What is required: Locate the line that contains "for materialSlot in". Print it and each following line through the end of the listing, verbatim, and nothing more.

Data section:
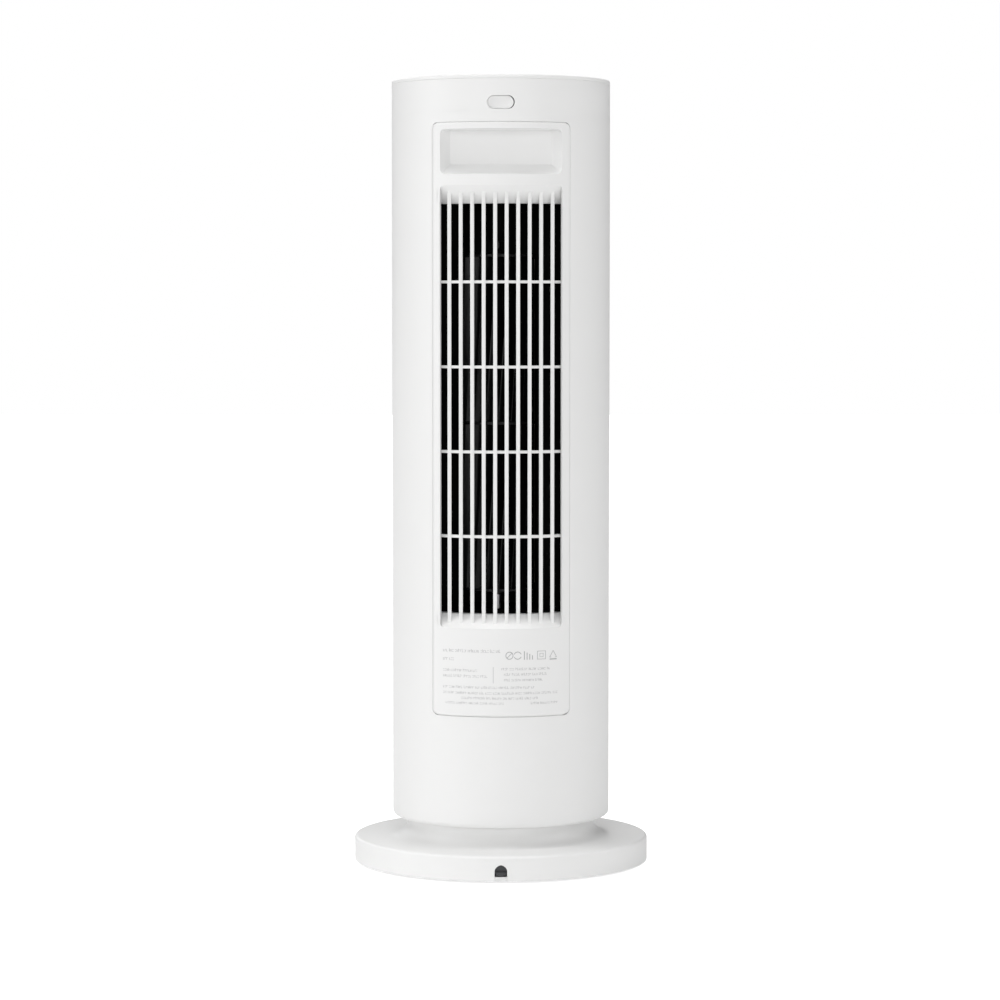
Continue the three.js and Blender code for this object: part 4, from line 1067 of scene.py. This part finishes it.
# Blade row: every section turned evenly about the axis as it rises.
def bladeRow(bottom, top, steps=16):
    section = bladeSection()
    share = np.linspace(0, 1, steps)
    patches = []
    for i in range(fan["blades"]):
        turn = 2 * math.pi * i / fan["blades"] + math.radians(fan["twist"]) * (share - 0.5)
        c, s = np.cos(turn)[:, None], np.sin(turn)[:, None]
        points = np.empty((steps, len(section), 3))
        points[..., 0] = fan["centre"][0] + section[:, 0] * c - section[:, 1] * s
        points[..., 1] = fan["centre"][1] + section[:, 0] * s + section[:, 1] * c
        points[..., 2] = (bottom + (top - bottom) * share)[:, None]
        patches.append(patch(points, wrapCols=True))
    return patches


# Two rows of blades between three discs, a boss at the motor's end, and a cone with a pin at the other.
def makeImpeller():
    centre, radius = fan["centre"], fan["radius"]
    bottom, top, end = fan["bottom"], fan["top"], fanHigh[2]
    half = fan["disc"] / 2
    middle = (bottom + top) / 2
    patches = bladeRow(bottom, middle) + bladeRow(middle, top)
    for z in (bottom, middle, top):
        disc = [[0, z - half], [radius, z - half], [radius, z + half], [0, z + half]]
        patches.append(turned(disc, [0, 0.5, 0.5, 0], centre, 96))
    bossLow, bossHigh, bossRadius = bottom - fan["bossDrop"], bottom + 6, 6
    boss = [[0, bossLow], [bossRadius, bossLow], [bossRadius, bossHigh], [0, bossHigh]]
    cone = [[0, top], [9, top + 0.9], [3.2, top + 3], [2, top + 5], [2, end], [0, end]]
    patches.append(turned(boss, [0, 0.6, 0.8, 0], centre, 48))
    patches.append(turned(cone, [0, 0.6, 1.5, 0.6, 0.4, 0], centre, 48))
    makePiece("impeller", patches, "fan", "fan", ["impeller"])


makeImpeller()
print("fan ready")

# ---- heater: upright ceramic bars with folded fins between them, before a dark sheet of painted shade that keeps the view through the fins dark

heater = {
    "columns": 5,
    "bar": 2.4,
    "pitch": 2.6,       # height of one fold
    "fin": 0.22,
    "finEnd": 0.4,
    "finGap": 0.1,
    "finBack": 1.2,
    "finFront": 0.8,
    "barBack": 1.0,     # a bar begins this far in front of the back of the painted-shade sheet
    # thickness of the dark sheet behind the bars: painted shade, it stops the view and the light through the
    # fins
    "shadeScreen": 0.8,
}
heaterLow, heaterHigh = span("heater_element")


# Fins: one strip folded up the gap between two bars, its folds running from front to back.
def makeHeater():
    back, front = heaterLow[1], heaterHigh[1]
    low, high = heaterLow[2], heaterHigh[2]
    half = heater["bar"] / 2
    centres = np.linspace(heaterLow[0] + half, heaterHigh[0] - half, heater["columns"] + 1)
    bars, fins = [], []
    barBack, shadeScreenFront = back + heater["barBack"], back + heater["shadeScreen"]
    for x in centres:
        section = [[x - half, barBack], [x + half, barBack], [x + half, front], [x - half, front]]
        bars.append(prism(filleted(section, 0.3, 3), [low, high]))
    # A dark sheet across the back of the heater: painted shade, it keeps the inside seen through the back
    # slots dark.
    shadeScreen = [[centres[0], back], [centres[-1], back], [centres[-1], shadeScreenFront], [centres[0], shadeScreenFront]]
    bars.append(prism(shadeScreen, [low, high]))
    z = np.arange(low + heater["finEnd"], high - heater["finEnd"], heater["pitch"] / 2)
    inset, depths = half + heater["finGap"], (back + heater["finBack"], front - heater["finFront"])
    for left, right in zip(centres[:-1], centres[1:]):
        x = np.where(np.arange(len(z)) % 2 == 0, left + inset, right - inset)
        rows = [np.stack([x, np.full(len(z), y), z], 1) for y in depths]
        fins.append(patch(np.stack(rows, 1)))
    makePiece("heaterBars", bars, "ceramic", "tower", ["heater_element"], closed=True)
    makePiece("heaterFins", fins, "fins", "tower", ["heater_element"], heater["fin"])


makeHeater()
print("heater ready")

# ---- base

neckHigh = span("slide_washer")[0][2] - 0.05
hubTop = span("neck_collar")[1][2]
base = {
    "radius": baseHigh[0],
    "bottom": baseLow[2],
    "top": baseHigh[2],
    "wall": 2.4,
    "rim": 2.0,         # rounding of its upper edge
    "neck": span("slide_washer")[1][0] + 1.0,
    "neckEdge": 0.8,
    "flare": 12.0,      # how far the neck's foot spreads
    "hub": 14.0,
    "bore": 9.0,
    "notchHalf": 3.95,
    "notchShoulder": 8.4,
    "notchTop": 12.1,
    "notchCurve": 1.7,  # 2 is a half round, less is more pointed
    "bridgeHalf": 10.0,   # the side wall is bridged this far to both sides of the outlet
}


# Upper profile of base and neck, from the side wall over the top, up the neck and back inside.
# The neck's foot is a quarter of an ellipse, r = neck + flare (1 - sin a) and z = top + rise (1 - cos a).
def baseProfile():
    radius, top, wall, neck = base["radius"], base["top"], base["wall"], base["neck"]
    inner, innerNeck, hub, bore = radius - wall, neck - wall, base["hub"], base["bore"]
    sideTop = top - base["rim"]
    ceiling, neckSide = neckHigh - wall, neckHigh - base["neckEdge"]
    angles = np.linspace(0, math.pi / 2, 20)
    spread = neck + base["flare"] * (1 - np.sin(angles))
    flare = np.stack([spread, top + (neckSide - top) * (1 - np.cos(angles))], 1)
    outside = filleted([[radius, sideTop], [radius, top], [neck + base["flare"] + 1, top]],
                       [0, base["rim"] - 0.01, 0], 8, closed=False)
    inside = filleted([[neck, neckSide], [neck, neckHigh], [hub, neckHigh], [hub, hubTop], [bore, hubTop],
                       [bore, ceiling], [innerNeck, ceiling], [innerNeck, top - wall], [inner, top - wall],
                       [inner, sideTop - 1]],
                      [0, 0.7, 0.5, 0.4, 0.4, 0.2, 1, 0.3, 1.0, 0], 5, closed=False)
    return np.concatenate([outside, flare, inside[1:]])


# Front and back are counted from the base's side wall inwards, middle and top are heights.
sill = {"sideGap": 0.05, "front": 1.4, "back": 8.0, "middle": 4.0, "top": 4.4}


# Side wall round the cord outlet, bridged from the outlet's arch, with the sill that closes its foot.
def outletPatches():
    radius, inner, bottom = base["radius"], base["radius"] - base["wall"], base["bottom"]
    arch = archLoop(0)
    outwards = archFrame(len(arch)) - arch
    outerFace = wrapBase(arch + outwards * np.linspace(0, 1, 9)[:, None, None], radius)
    innerFace = wrapBase(arch + outwards * np.linspace(0, 1, 5)[:, None, None], inner)
    reveal = np.stack([wrapBase(arch, r) for r in np.linspace(inner, radius, 5)])
    patches = [patch(outerFace, flip=True), patch(innerFace), patch(reveal, flip=True)]
    for side in (-1, 1):
        flat = np.stack([np.linspace(base["notchHalf"], base["bridgeHalf"], 6) * side, np.full(6, bottom)], 1)
        patches.append(patch(np.stack([wrapBase(flat, inner), wrapBase(flat, radius)])))
    half = base["notchHalf"] - sill["sideGap"]
    front, back = sill["front"] - radius, sill["back"] - radius
    outline = filleted([[-half, front], [half, front], [half, back], [-half, back]], [0.4, 0.4, 0, 0], 4)
    patches.append(prism(outline, [bottom, sill["middle"], sill["top"]]))
    return patches


def makeBaseCover():
    radius, bottom, sideTop = base["radius"], base["bottom"], base["top"] - base["rim"]
    inner = radius - base["wall"]
    segments = 256
    zone = base["bridgeHalf"] / radius
    lower = filleted([[inner, sideTop - 1], [inner, bottom], [radius, bottom], [radius, sideTop]],
                     [0, 0.4, 0.6, 0], 5, closed=False)
    patches = [lathe(baseProfile(), segments, closed=False),
               lathe(lower, segments, closed=False, start=zone - math.pi / 2, sweep=2 * math.pi - 2 * zone)]
    makePiece("baseCover", patches + outletPatches(), "shell", "base", ["base_cover", "neck_collar"],
              closed=True, even=True)


gland = {
    "low": 4.9,
    "waist": 8.1,       # height of the parting line
    "parting": 0.12,
    "half": 3.73,
    "taper": 0.62,      # width of its foot as a share of its full width
    "inArch": 0.22,     # the upper half stays this far inside the outlet's arch
    "coreHalf": 3.4,
    "coreTop": 9.6,
    "front": -base["radius"] + 0.6,
    "back": -base["radius"] + 8.6,
    "edge": 0.5,
}


# A closed outline grown outwards along the middle direction of its two sides at each corner.
def grownOutline(outline, amount):
    ahead = np.roll(outline, -1, 0) - outline
    ahead /= np.linalg.norm(ahead, axis=1)[:, None]
    outward = np.stack([ahead[:, 1], -ahead[:, 0]], 1)
    outward = outward + np.roll(outward, 1, 0)
    return outline + outward / np.linalg.norm(outward, axis=1)[:, None] * amount


# A plug seen from behind: an outline in X and Z, its front edge rounded over by a quarter circle.
def plugPatches(outline, front, back, edge):
    angles = np.linspace(0, math.pi / 2, 5)
    rows = [(-edge * (1 - math.sin(a)), front + edge * (1 - math.cos(a))) for a in angles] + [(0, back)]
    points = []
    for grow, y in rows:
        loop = grownOutline(outline, grow)
        points.append(np.stack([loop[:, 0], np.full(len(loop), y), loop[:, 1]], 1))
    return capped(np.stack(points)[::-1])


# Cord gland: a tapered lower half, and above the parting line a half that fills the outlet's arch.
def makeGland():
    half, low, front, back = gland["half"], gland["low"], gland["front"], gland["back"]
    under, over = gland["waist"] - gland["parting"], gland["waist"] + gland["parting"]
    foot, hip = half * gland["taper"], low + 1.9
    lower = filleted([[-foot, low], [foot, low], [half, hip], [half, under], [-half, under], [-half, hip]],
                     [0.9, 0.9, 1.0, 0.25, 0.25, 1.0], 4)
    arch = archLoop(-gland["inArch"])
    upper = np.concatenate([[[-half, over]], arch[arch[:, 1] > over], [[half, over]]])[::-1]
    coreHalf, coreLow, coreTop = gland["coreHalf"], low + 0.6, gland["coreTop"]
    core = [[-coreHalf, coreLow], [coreHalf, coreLow], [coreHalf, coreTop], [-coreHalf, coreTop]]
    patches = plugPatches(lower, front, back, gland["edge"])
    patches += plugPatches(upper, front + 0.15, back, gland["edge"])
    patches += plugPatches(filleted(core, 0.3, 3), front + 0.5, back - 0.1, 0.05)
    makePiece("cordGland", patches, "rubber", "base", ["cord_gland"], closed=True, even=True)


# The outlet's arch from foot to foot. Its top is a superellipse, |x / a|^n + |z / b|^n = 1.
def archLoop(grow):
    half = base["notchHalf"] + grow
    shoulder, power = base["notchShoulder"], 2 / base["notchCurve"]
    angles = np.linspace(math.pi, 0, 19)
    left = np.stack([np.full(6, -half), np.linspace(base["bottom"], shoulder, 7)[:-1]], 1)
    across = np.sign(np.cos(angles)) * np.abs(np.cos(angles)) ** power
    rise = (base["notchTop"] + grow - shoulder) * np.abs(np.sin(angles)) ** power
    top = np.stack([half * across, shoulder + rise], 1)
    return np.concatenate([left, top, (left * [-1, 1])[::-1]])


# The bridge's outer frame, up one side, across and down the other in even steps.
def archFrame(count):
    half, low, side = base["bridgeHalf"], base["bottom"], base["top"] - base["rim"] - base["bottom"]
    length = 2 * side + 2 * half
    walk = np.linspace(0, 1, count) * length
    x = np.clip(walk - side, 0, 2 * half) - half
    z = low + np.minimum(np.minimum(walk, length - walk), side)
    return np.stack([x, z], 1)


# Wraps (arc length, height) round the base at a radius.
def wrapBase(flat, radius):
    angle = flat[..., 0] / base["radius"]
    return np.stack([radius * np.sin(angle), -radius * np.cos(angle), flat[..., 1]], -1)


underside = {"ringRadii": (30, 52), "ringWidth": 1.6, "ringDrop": 0.35, "ringRoot": 0.5}
feet = {"count": 4, "radius": 8.0, "groove": 0.3}


# A disc with two low stiffening rings under it.
def makeBasePlate():
    low, high = span("base_plate")
    radius, bottom, top = high[0], low[2], high[2]
    disc = [[0, bottom], [radius, bottom], [radius, top], [0, top]]
    patches = [turned(disc, [0, 0.5, 0.3, 0], (0, 0), 200)]
    ringLow, ringHigh = bottom - underside["ringDrop"], bottom + underside["ringRoot"]
    for inner in underside["ringRadii"]:
        outer = inner + underside["ringWidth"]
        ring = [[inner, ringLow], [outer, ringLow], [outer, ringHigh], [inner, ringHigh]]
        patches.append(lathe(filleted(ring, 0.3, 3), 120))
    makePiece("baseUnderside", patches, "duct", "base", ["base_plate"])


# A rubber foot with a ring-shaped groove and a hollow middle in its sole.
def makeFeet():
    radius, groove = feet["radius"], feet["groove"]
    for i in range(feet["count"]):
        node = f"rubber_foot_{i + 1}"
        top = span(node)[1][2]
        corners = [[0, groove], [3.4, groove], [3.6, 0], [4.4, 0], [4.6, groove], [5.6, groove], [5.8, 0],
                   [7.4, 0], [radius, 0.6], [radius, top], [0, top]]
        radii = [0, 0.05, 0.05, 0.05, 0.05, 0.05, 0.05, 0.3, 0.4, 0.2, 0]
        makePiece(f"rubberFoot{i + 1}", [turned(corners, radii, middleOf(node), 56, 3)], "rubber", "base",
                  [node])


makeBaseCover()
makeGland()
makeBasePlate()
makeFeet()
print("base ready")

# ---- CAD nodes that stay: they are inside or their shape is right, so they only get a finish

kept = {
    "acetal": ["slide_washer", "swing_gear", "swing_pinion"],
    "steel": ["hub_ring", "swing_motor", "swing_bracket", "fan_motor", "fan_shaft", "thermal_cutout",
              *[f"base_screw_{i}" for i in range(1, 5)], *[f"tower_screw_{i}" for i in range(1, 5)]],
    "iron": ["ballast_plate"],
    "board": ["control_board", "power_board"],
    "duct": ["duct_floor", "duct_roof", "duct_volute", "duct_tongue", "tilt_switch"],
    "heatFrame": ["heater_frame"],
    "rubber": ["fan_bearing"],
    "wire": ["tower_harness", "air_sensor"],
    "shell": ["bottom_cover", "rocker_housing"],
}
for finishName, nodes in kept.items():
    for nodeName in nodes:
        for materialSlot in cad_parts[nodeName].material_slots:
            materialSlot.material = finishes[finishName]
print("CAD finishes set")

Exercise output:
        for materialSlot in cad_parts[nodeName].material_slots:
            materialSlot.material = finishes[finishName]
print("CAD finishes set")